DISSENTING OPINION OF ACOBA, J.,
WITH WHOM RAMIL, J., JOINS


I agree with Defendant-Appellant Cheyenne Makalii (Defendant) that the rule of lenity applies in the case at bar. The rule requires that in criminal cases, "[w]hen language [in a statute is] reasonably susceptible of two constructions[,] . . . ordinarily [the narrower or stricter] construction . . . will be adopted." State v. Vallesteros, 84 Hawai`i 295, 302, 933 P.2d 632, 639 (1997) (quoting State v. Rogers, 68 Haw. 438, 444, 718 P.2d 275, 278 (1986)). The term "fee," as employed in Hawai`i Revised Statutes (HRS) § 712-1200 (1993) is ambiguous, and thus, the narrower interpretation supported by common usage -- that fee refers to money or tangible property -- should be applied.

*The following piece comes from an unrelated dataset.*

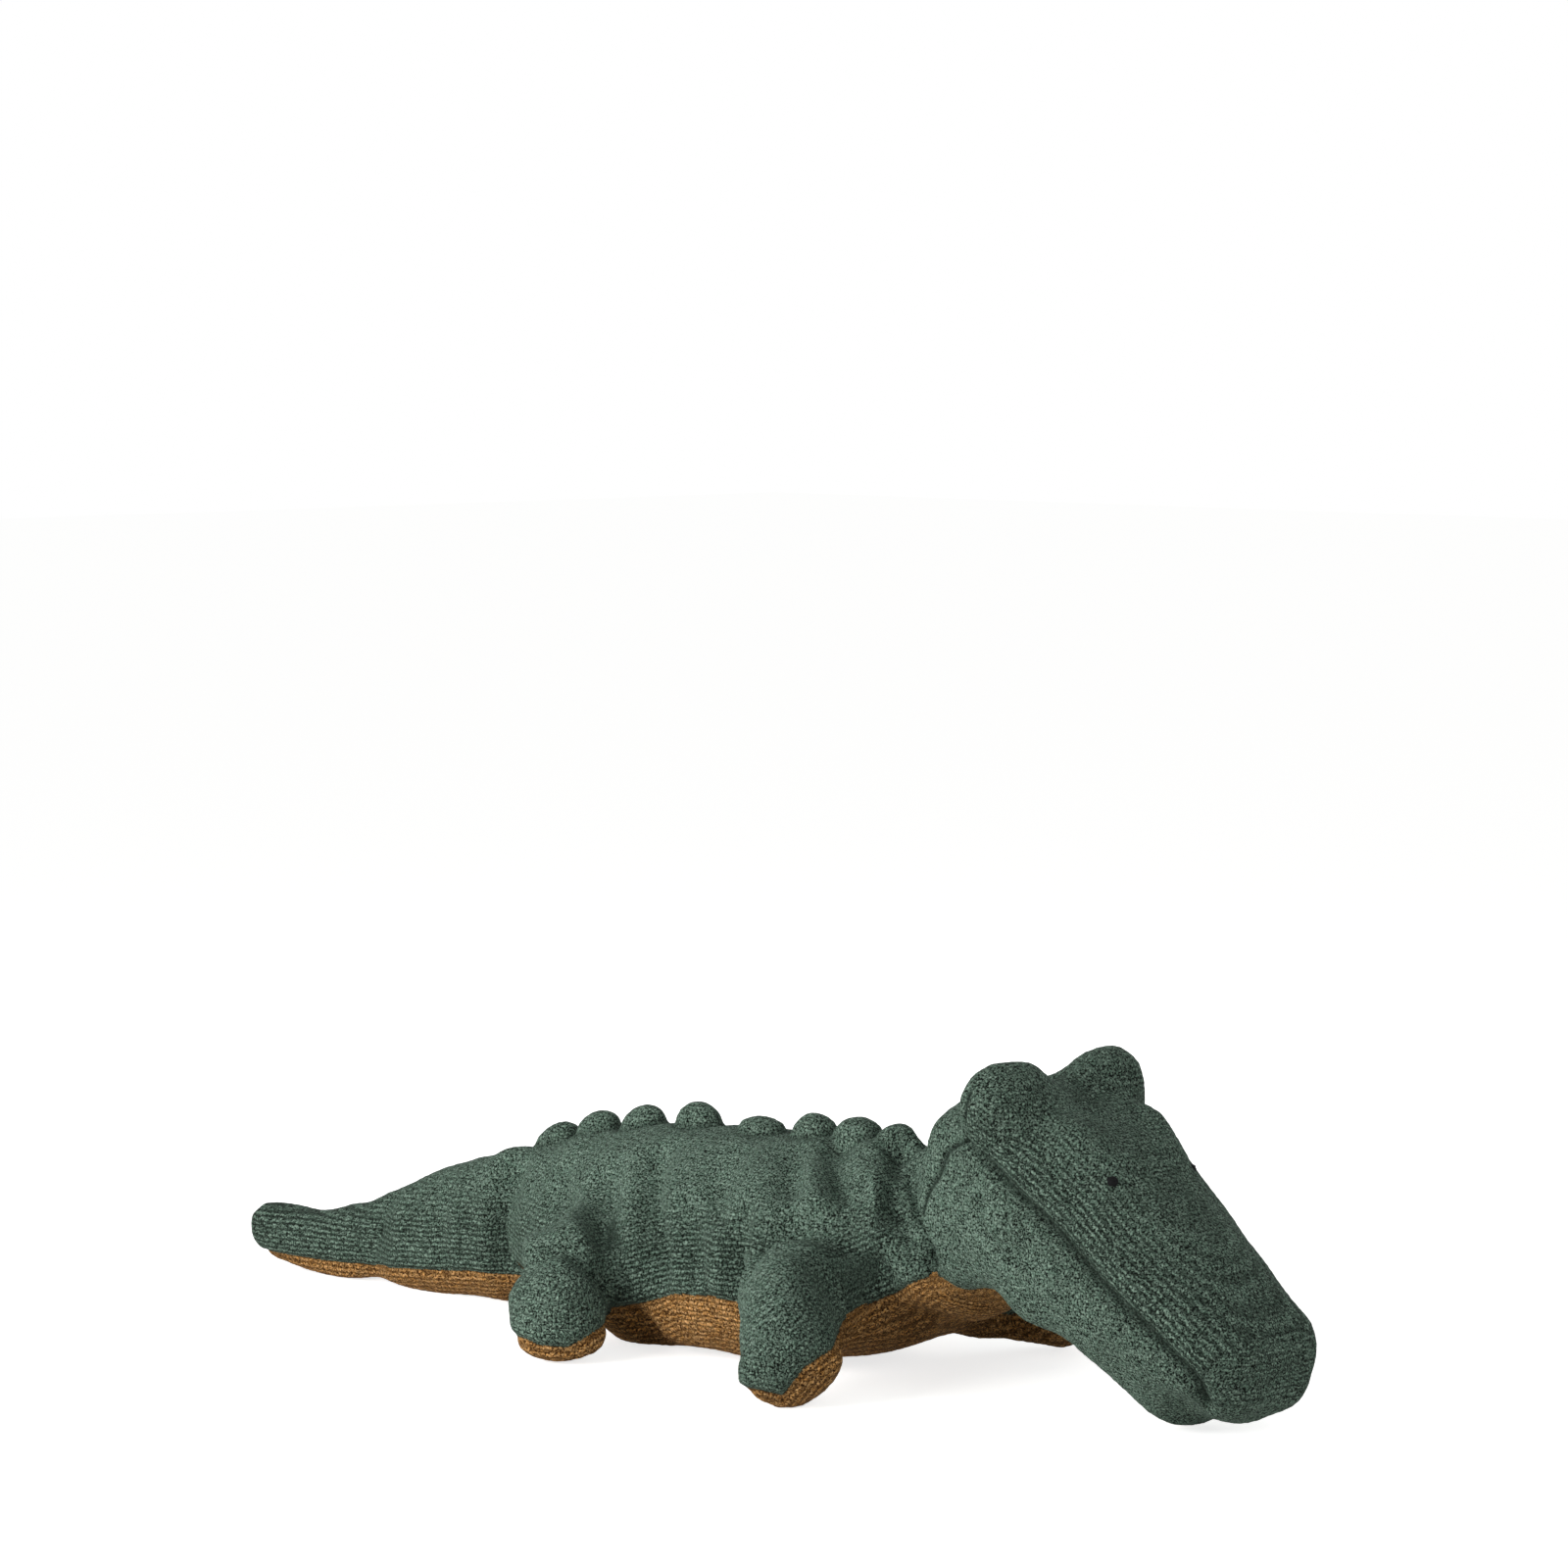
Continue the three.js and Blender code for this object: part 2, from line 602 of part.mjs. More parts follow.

I further agree with the assertion by Defendant that a decision in this case should be published, as was requested by Justice Ramil. See State v. Makalii, No. 24833, slip op. at 2 n.1 (Haw. Oct. 2, 2002) (SDO) (Ramil, J., dissenting, joined by Acoba, J.) ("Because the case at bar raises a very important issue dealing with the statutory construction of the word 'fee,' I strongly feel that it is critical for this court to publish this opinion."). As Defendant points out in his motion, the majority, in

[a]nnouncing, for the first time, that "fee" for purposes of prostitution means any "item of value" by way of an unpublished summary disposition order further erodes the probable constitutionality of the majority's interpretation. As an unpublished order, Hawaii's citizens remain unaware that prostitution, by judicial interpretation, consists of soliciting or engaging in sexual contact for any "item of value," which includes transportation. Thus, the majority's order does not inform Hawaii's citizens of what conduct is prohibited, nor how to act accordingly. Moreover, since the majority's order cannot be cited or relied upon as precedent, it fails to provide the requisite guidance to police officers, judges, and juries. For example, the decision cannot be cited to judges as authority for crafting jury instructions. As such, juries will not be consistently and fully instructed on the law.
(Emphasis added). We, as a court of last resort, should endeavor to provide guidance to the litigants and the courts. See Zanakis-Pico v. Cutter Dodge, Inc., 98 Hawai`i 309, 326 n.1, 47 P.3d 1222, 1239 n.1 (2002) (Acoba, J., concurring) ("[W]e should endeavor to provide as much guidance as possible to the parties, counsel, and the trial courts[.]"). Our duty to do so in this case is obligatory for the reasons Defendant enumerates. See Shimamoto, Justice is Blind, But Should She Be Mute?, 6 Hawaii Bar Journal 6, 7 (2002) ("'A court of final decision, . . . because it has the last word, must provide that word in order to incorporate the case into the body of law.'" (Quoting Hoffman, Publicity and the Judicial Power, 3 J. App. Prac. & Process 343, 348 (2001).)).

Accordingly, I would grant reconsideration and order that this case be published.